Buying in towns between regional centres is a good way to start eg dubbo, wit a pop of 30K has 3-4 growing towns on the sydney side, ie Lithgow, bathurst, and orange (perhaps even Wellington – where a new prison has just been approved through council and will be finished in 2 years). but wen u pass dubbo u hit Narromine, where house prices are just over half that of dubbo.
Walk into an agent pretending to be a person looking for a rental to move into. if you get offered pages of vacant properties u will know that getting a tennent yourself will be hard.
If you hav found a place to buy, stay in the area for the night, speak to the locals, buy the local newspaper and read it front to back… your street may be at the height of a crime wave!

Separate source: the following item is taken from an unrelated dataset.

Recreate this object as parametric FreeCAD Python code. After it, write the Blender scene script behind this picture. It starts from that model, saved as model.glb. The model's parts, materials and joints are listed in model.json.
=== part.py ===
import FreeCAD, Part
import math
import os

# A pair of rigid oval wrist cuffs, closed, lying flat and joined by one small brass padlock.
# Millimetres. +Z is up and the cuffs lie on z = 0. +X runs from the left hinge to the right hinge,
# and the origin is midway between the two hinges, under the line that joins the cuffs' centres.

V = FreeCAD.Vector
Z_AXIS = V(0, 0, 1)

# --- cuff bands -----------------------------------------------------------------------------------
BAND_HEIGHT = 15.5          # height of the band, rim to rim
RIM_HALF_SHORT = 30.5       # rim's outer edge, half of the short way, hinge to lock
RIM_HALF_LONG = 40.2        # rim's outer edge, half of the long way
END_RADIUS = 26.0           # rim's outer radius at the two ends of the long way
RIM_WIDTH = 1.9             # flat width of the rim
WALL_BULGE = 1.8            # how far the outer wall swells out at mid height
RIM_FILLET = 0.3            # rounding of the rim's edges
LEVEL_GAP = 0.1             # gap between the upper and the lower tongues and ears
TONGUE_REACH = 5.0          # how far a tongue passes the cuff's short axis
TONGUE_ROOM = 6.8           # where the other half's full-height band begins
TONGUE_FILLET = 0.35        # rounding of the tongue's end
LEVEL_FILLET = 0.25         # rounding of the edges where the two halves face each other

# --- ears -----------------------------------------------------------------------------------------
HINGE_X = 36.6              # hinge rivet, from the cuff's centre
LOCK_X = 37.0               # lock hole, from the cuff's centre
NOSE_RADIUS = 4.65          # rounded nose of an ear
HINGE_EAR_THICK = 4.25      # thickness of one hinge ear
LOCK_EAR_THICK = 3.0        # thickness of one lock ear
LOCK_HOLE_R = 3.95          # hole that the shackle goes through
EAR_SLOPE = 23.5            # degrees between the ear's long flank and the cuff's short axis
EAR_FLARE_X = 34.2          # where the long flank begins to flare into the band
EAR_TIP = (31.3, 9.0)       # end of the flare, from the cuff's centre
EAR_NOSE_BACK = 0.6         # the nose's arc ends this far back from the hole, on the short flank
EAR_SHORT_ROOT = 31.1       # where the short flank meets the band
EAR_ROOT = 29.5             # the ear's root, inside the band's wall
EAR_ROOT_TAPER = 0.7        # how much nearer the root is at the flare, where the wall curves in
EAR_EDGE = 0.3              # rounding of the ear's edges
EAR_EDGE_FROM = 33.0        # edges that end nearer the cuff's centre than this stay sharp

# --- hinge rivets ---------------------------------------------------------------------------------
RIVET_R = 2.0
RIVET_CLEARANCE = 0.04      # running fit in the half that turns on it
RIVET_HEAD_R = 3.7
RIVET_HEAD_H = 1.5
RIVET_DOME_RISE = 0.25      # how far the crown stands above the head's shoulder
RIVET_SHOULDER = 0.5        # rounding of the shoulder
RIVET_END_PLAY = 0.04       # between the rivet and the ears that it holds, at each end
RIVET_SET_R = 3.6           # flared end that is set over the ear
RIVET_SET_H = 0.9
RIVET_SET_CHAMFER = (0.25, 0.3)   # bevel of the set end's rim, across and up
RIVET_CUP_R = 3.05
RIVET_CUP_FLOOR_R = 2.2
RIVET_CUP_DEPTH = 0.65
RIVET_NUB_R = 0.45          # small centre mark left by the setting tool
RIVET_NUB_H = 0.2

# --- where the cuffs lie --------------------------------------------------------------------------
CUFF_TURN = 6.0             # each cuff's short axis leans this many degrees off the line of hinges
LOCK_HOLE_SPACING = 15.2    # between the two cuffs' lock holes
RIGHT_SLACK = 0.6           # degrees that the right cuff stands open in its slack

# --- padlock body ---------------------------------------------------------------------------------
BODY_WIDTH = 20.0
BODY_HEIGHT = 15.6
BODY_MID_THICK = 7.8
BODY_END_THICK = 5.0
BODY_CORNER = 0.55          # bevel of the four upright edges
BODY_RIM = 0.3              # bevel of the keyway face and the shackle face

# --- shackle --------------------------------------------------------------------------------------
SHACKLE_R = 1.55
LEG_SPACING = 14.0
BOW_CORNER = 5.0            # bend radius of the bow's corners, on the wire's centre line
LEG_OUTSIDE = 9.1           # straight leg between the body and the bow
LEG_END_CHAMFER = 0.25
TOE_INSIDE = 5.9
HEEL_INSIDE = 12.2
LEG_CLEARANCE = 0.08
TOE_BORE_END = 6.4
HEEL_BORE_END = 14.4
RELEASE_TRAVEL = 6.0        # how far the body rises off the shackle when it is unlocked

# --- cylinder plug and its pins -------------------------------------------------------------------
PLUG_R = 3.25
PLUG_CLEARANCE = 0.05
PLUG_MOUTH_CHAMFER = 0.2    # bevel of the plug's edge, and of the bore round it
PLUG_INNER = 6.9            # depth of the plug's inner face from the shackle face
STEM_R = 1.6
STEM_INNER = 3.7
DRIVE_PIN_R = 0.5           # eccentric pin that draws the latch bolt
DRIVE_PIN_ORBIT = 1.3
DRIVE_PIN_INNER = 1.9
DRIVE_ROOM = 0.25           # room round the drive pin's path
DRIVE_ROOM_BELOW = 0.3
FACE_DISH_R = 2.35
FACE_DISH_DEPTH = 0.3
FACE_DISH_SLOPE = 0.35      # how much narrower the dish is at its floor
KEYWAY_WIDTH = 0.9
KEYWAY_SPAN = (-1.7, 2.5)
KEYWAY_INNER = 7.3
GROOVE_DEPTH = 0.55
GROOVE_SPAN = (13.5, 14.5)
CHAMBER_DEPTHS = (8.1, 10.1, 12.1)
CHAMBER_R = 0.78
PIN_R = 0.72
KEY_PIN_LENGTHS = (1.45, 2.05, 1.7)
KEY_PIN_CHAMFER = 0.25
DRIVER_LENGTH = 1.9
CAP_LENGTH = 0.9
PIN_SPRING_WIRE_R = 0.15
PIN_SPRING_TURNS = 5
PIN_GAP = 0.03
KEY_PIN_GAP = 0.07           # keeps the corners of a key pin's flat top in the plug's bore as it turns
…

Observe the shops, are they open late? how many are closed or worse still boarded up? a place with many closed pubs means that at one stage there was a population sufficient to have them all open at one stage…Is there a uni close buy? is there the population to warrant one in a few years time?
what developments are being put through council? what large companies or factories are building there? is it a main route for truckers?
BUT u do need to get into your car and drive to the places personally thats for sure, take some music and a camera… i have done about 25000 km this year, but it was the best…
Hope this helps!
Jason
An answer to some of your questions…
Buying land and building is a great idea, but to make good money you need to be able to dedicate yourself to the job, meaning that the more work you put into other peoples hande the less money you make. knowing ppl in the trades is also a bonus! (be prepared to take time off work, and do an owner builders course at tafe)
At the moment im also thinking of doing the same, im looking for a block to develop in a timeframe of 2-5 years. My advice… FORGET about Sydney! its a joke what people want for land down here. and especially when some councils are asking for 40 and $50K community contributions per residence its a wonder ppl are making any money unless they bought the land 30 years ago…
look outside of sydney, country NSW is still an untapped Gold mine in my opinion, Dubbo, Bathurst, Cowra, Forbes, Parkes.
In the last 6 months i hav purchased 3 properties in the above mentioned areas, all paying for them selves (and missed out on many more) so they are out there to find, but are getting snapped up VERY fast by ppl who do this full time 7 days a week.
Walking down the main street of Bathurst will show you many properties under $55K that hav been sold in the last 2 months… just an example.
As for doing it with friends? all i can say is you better be good friends… tread carefully when money is involved…
Interest only is a great idea, not only to leave more money in your bank account, but you can still inject lump sum payments every now and again into the loan… when the 5 or 10 years is up, re finance the property, chances are the place has at least doubled in value and u now hav a ton of new equity at your disposal…
hope it helps
CGT… what a joy lol
I looked this up once, its in the free booklets available from the ATO. To not pay CGT on a property, it must be your primary residence. But for how long? some say 6 months, some say 8. A link from ninemsn last week mentioned 4 months. what you do is buy an investment vacant, and “move in” either oficially or just on paper, meaning that you transfer drivers liscence info and a few other things into the new address. after 4-8 months you then move out and rent the place out. BUT this buys you 6 years of not paying CGT.
But i may be wrong… havnt looked it up in ages lolhope it helps… oh and you hav to move into the place on or before settlement, even if its rented out for a week after settlement the rule no longer applies!